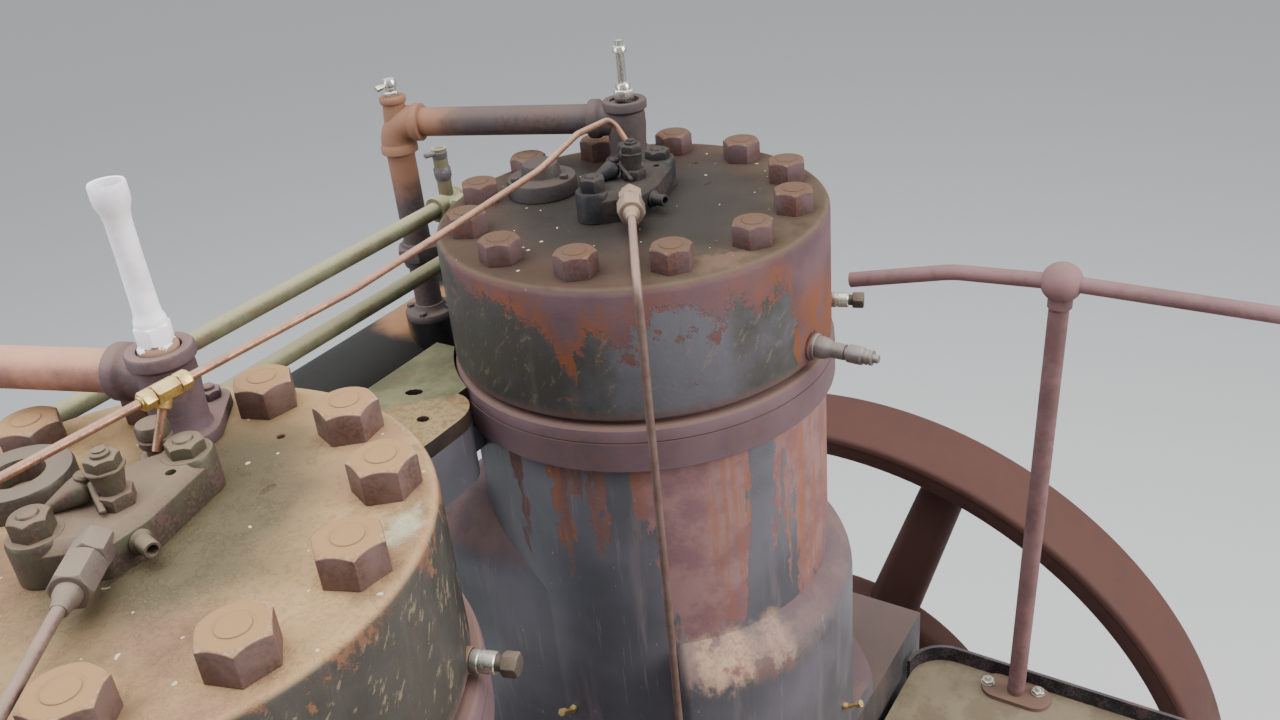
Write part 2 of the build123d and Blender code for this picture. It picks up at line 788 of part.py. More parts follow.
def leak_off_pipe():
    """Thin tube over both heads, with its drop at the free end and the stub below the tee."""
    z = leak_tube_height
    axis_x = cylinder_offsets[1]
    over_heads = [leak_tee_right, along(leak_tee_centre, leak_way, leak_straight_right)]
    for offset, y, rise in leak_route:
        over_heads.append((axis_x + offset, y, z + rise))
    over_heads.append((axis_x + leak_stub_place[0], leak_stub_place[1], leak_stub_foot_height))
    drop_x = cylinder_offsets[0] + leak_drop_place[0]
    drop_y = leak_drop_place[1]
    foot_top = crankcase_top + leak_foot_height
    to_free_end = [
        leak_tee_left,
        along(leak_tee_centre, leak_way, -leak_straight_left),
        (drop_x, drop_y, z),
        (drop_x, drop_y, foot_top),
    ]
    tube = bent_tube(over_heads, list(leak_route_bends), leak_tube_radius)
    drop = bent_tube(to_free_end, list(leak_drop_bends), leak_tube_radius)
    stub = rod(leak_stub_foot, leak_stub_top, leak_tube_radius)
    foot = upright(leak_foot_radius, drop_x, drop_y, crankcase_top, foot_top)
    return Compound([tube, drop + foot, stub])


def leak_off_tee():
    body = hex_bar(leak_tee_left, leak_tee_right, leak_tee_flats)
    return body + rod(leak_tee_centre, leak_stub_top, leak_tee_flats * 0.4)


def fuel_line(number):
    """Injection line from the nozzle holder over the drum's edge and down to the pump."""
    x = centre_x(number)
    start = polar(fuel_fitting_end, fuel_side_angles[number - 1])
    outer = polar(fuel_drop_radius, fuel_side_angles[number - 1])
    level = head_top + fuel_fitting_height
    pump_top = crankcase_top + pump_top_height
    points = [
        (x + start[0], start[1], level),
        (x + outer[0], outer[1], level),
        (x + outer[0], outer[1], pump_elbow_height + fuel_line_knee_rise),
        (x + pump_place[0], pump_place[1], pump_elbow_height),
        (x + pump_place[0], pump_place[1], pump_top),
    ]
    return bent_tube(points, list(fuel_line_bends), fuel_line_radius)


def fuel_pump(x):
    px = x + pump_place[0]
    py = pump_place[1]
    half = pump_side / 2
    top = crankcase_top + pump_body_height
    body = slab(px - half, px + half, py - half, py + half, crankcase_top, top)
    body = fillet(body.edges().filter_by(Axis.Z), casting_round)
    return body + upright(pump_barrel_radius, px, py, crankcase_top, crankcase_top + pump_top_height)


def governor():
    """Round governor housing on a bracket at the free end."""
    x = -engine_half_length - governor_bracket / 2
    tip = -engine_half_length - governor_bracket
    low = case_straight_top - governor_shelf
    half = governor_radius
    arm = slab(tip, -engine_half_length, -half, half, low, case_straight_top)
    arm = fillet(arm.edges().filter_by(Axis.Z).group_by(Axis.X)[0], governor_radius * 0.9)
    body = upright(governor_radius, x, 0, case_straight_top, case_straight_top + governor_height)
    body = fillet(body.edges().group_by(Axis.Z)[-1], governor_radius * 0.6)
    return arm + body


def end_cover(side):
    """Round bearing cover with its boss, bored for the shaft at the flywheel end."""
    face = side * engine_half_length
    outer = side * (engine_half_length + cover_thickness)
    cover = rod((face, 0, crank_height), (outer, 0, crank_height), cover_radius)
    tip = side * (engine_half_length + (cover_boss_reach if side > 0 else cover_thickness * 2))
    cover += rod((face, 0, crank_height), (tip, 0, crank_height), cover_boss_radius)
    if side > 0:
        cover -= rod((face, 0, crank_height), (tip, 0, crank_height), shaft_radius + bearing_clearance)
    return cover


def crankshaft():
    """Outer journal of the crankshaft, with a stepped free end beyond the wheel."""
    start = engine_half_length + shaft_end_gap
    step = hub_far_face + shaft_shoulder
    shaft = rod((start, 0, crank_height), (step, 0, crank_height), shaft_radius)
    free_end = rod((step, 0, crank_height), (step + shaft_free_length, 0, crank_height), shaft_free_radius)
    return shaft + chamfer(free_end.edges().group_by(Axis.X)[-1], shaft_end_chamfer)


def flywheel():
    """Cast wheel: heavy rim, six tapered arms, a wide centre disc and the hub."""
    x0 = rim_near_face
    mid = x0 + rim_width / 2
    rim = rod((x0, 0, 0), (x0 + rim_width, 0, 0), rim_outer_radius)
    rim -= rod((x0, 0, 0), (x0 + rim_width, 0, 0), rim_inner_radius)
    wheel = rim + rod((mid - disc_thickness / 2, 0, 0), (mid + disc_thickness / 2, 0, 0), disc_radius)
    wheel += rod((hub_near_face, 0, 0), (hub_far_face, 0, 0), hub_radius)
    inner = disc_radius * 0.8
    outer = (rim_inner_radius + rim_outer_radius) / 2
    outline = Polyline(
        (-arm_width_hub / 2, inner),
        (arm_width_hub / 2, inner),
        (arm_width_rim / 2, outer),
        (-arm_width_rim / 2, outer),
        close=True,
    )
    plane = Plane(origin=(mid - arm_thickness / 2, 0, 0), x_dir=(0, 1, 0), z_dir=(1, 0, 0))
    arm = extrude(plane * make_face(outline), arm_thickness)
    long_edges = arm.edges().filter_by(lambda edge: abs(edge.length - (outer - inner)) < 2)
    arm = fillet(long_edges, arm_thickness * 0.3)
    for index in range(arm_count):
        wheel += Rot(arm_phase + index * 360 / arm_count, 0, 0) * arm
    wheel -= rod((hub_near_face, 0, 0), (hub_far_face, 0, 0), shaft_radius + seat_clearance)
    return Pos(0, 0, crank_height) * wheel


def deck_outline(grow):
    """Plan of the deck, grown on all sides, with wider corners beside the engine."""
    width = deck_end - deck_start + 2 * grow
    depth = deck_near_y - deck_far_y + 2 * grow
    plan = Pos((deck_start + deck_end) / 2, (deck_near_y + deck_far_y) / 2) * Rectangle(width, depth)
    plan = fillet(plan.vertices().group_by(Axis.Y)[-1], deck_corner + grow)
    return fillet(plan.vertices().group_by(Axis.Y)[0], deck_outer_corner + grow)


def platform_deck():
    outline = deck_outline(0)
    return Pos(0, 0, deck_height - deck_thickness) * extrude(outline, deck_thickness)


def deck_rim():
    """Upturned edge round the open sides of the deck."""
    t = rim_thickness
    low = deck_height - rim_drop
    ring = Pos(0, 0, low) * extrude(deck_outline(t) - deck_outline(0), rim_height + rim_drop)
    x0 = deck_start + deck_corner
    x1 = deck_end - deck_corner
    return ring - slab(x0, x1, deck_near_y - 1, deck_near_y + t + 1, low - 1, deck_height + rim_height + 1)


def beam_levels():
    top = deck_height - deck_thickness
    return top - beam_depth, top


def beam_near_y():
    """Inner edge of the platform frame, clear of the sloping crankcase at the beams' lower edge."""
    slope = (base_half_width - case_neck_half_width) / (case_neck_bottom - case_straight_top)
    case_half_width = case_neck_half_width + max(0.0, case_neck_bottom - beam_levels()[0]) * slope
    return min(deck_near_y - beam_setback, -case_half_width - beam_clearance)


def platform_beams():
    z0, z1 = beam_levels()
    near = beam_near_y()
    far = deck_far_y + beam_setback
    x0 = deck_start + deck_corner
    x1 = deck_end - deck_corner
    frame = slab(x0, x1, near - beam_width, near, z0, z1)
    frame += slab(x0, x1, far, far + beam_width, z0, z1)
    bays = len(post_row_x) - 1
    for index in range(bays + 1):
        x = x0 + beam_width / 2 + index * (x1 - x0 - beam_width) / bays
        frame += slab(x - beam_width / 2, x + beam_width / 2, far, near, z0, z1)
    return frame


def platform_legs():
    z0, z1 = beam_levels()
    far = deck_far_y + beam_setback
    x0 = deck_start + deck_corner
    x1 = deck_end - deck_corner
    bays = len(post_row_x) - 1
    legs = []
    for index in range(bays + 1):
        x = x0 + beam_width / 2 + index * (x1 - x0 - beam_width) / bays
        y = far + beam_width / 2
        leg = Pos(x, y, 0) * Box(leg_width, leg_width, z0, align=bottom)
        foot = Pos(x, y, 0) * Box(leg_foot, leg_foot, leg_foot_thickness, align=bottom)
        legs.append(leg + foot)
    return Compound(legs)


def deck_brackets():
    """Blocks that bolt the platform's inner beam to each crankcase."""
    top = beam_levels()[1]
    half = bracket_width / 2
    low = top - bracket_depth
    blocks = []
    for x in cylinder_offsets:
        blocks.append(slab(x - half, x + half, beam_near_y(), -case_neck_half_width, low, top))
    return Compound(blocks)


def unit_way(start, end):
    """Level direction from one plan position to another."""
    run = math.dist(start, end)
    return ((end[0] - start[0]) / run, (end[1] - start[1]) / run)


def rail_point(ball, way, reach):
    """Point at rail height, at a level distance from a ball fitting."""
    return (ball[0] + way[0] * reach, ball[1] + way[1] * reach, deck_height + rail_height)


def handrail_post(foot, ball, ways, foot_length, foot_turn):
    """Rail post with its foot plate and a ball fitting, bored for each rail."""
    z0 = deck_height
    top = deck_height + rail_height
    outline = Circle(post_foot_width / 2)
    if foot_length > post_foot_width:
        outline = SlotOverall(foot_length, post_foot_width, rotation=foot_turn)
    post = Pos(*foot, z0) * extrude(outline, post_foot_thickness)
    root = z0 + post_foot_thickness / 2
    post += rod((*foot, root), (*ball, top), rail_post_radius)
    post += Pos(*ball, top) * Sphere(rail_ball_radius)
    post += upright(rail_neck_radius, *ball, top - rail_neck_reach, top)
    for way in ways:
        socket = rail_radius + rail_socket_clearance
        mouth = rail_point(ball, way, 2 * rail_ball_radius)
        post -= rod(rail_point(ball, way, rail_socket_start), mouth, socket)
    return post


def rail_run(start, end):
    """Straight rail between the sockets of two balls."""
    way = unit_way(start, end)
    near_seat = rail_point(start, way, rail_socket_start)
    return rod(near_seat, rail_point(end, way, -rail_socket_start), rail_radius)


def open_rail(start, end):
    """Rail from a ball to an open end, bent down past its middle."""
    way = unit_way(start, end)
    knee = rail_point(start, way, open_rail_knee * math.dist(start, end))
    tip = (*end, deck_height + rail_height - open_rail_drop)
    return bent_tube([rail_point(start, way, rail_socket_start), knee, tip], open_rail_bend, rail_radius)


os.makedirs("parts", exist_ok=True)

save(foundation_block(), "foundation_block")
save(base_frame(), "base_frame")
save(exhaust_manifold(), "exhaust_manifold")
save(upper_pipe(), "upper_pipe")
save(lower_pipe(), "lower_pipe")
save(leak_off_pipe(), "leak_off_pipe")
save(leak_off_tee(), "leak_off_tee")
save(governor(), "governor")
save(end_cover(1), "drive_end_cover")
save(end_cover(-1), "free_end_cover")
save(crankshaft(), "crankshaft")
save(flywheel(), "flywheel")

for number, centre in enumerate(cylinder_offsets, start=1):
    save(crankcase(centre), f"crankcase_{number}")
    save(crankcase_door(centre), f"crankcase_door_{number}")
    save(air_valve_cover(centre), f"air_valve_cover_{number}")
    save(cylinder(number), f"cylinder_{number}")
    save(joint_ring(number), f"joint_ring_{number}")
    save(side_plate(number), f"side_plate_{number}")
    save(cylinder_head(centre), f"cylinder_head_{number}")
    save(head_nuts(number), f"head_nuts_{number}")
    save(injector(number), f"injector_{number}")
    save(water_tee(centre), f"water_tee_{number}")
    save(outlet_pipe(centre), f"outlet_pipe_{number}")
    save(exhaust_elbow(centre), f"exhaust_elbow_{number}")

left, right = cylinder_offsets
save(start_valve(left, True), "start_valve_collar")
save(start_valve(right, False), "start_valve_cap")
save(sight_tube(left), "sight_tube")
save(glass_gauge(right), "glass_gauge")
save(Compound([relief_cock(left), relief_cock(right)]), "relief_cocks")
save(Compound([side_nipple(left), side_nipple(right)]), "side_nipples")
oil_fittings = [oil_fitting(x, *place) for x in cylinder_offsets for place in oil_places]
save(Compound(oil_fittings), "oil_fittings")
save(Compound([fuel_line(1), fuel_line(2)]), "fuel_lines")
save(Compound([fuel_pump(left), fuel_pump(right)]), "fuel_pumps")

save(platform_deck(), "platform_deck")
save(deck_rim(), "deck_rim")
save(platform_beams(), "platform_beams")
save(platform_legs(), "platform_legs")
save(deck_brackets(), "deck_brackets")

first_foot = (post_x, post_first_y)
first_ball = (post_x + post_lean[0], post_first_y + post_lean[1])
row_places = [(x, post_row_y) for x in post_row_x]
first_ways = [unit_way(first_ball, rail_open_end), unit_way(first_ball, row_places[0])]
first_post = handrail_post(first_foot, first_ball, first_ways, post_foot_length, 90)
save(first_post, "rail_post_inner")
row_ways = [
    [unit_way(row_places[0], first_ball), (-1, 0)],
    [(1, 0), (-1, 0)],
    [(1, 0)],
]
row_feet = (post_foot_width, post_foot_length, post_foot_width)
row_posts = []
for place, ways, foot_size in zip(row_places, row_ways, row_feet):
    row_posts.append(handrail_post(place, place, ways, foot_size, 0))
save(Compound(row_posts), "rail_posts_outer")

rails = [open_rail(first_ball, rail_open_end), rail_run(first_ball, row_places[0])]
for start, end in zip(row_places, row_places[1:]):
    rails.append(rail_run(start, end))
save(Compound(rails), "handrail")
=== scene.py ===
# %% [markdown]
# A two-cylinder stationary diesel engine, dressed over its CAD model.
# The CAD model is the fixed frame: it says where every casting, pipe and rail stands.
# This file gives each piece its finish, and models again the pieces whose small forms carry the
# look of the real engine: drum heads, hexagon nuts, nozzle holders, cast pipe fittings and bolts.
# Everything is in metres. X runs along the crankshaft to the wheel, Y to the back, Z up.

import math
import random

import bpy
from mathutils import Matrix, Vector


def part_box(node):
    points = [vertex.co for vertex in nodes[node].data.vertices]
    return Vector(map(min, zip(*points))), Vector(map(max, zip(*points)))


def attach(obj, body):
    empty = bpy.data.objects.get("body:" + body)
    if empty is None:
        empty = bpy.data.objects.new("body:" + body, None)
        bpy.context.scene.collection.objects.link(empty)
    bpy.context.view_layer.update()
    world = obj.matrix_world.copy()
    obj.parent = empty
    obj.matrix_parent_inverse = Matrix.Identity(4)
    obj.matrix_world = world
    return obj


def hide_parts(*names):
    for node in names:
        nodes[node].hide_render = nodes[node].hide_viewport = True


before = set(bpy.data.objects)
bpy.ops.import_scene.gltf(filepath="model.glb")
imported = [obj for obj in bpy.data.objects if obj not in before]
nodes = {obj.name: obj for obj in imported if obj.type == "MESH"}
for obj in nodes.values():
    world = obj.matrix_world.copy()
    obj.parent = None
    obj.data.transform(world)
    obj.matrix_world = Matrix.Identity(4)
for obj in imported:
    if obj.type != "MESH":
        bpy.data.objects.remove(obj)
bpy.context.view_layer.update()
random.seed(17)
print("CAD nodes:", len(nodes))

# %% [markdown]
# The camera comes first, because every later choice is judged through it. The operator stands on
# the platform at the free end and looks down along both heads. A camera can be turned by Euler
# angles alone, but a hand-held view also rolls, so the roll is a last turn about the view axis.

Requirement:
Set down each line of the material verbatim, from the first line through the line that contains "return body + rod(leak_tee_centre, leak_stub_top, leak_tee_flats".

Result for this exercise:
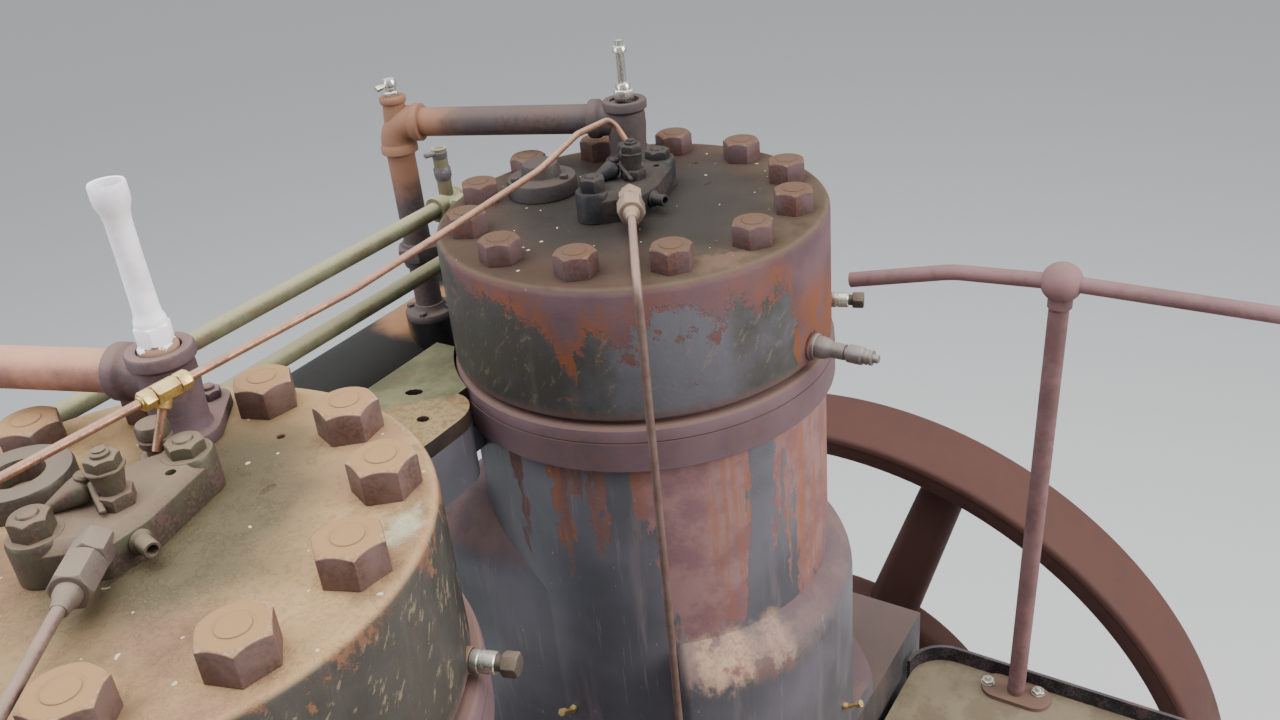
Write part 2 of the build123d and Blender code for this picture. It picks up at line 788 of part.py. More parts follow.
def leak_off_pipe():
    """Thin tube over both heads, with its drop at the free end and the stub below the tee."""
    z = leak_tube_height
    axis_x = cylinder_offsets[1]
    over_heads = [leak_tee_right, along(leak_tee_centre, leak_way, leak_straight_right)]
    for offset, y, rise in leak_route:
        over_heads.append((axis_x + offset, y, z + rise))
    over_heads.append((axis_x + leak_stub_place[0], leak_stub_place[1], leak_stub_foot_height))
    drop_x = cylinder_offsets[0] + leak_drop_place[0]
    drop_y = leak_drop_place[1]
    foot_top = crankcase_top + leak_foot_height
    to_free_end = [
        leak_tee_left,
        along(leak_tee_centre, leak_way, -leak_straight_left),
        (drop_x, drop_y, z),
        (drop_x, drop_y, foot_top),
    ]
    tube = bent_tube(over_heads, list(leak_route_bends), leak_tube_radius)
    drop = bent_tube(to_free_end, list(leak_drop_bends), leak_tube_radius)
    stub = rod(leak_stub_foot, leak_stub_top, leak_tube_radius)
    foot = upright(leak_foot_radius, drop_x, drop_y, crankcase_top, foot_top)
    return Compound([tube, drop + foot, stub])


def leak_off_tee():
    body = hex_bar(leak_tee_left, leak_tee_right, leak_tee_flats)
    return body + rod(leak_tee_centre, leak_stub_top, leak_tee_flats * 0.4)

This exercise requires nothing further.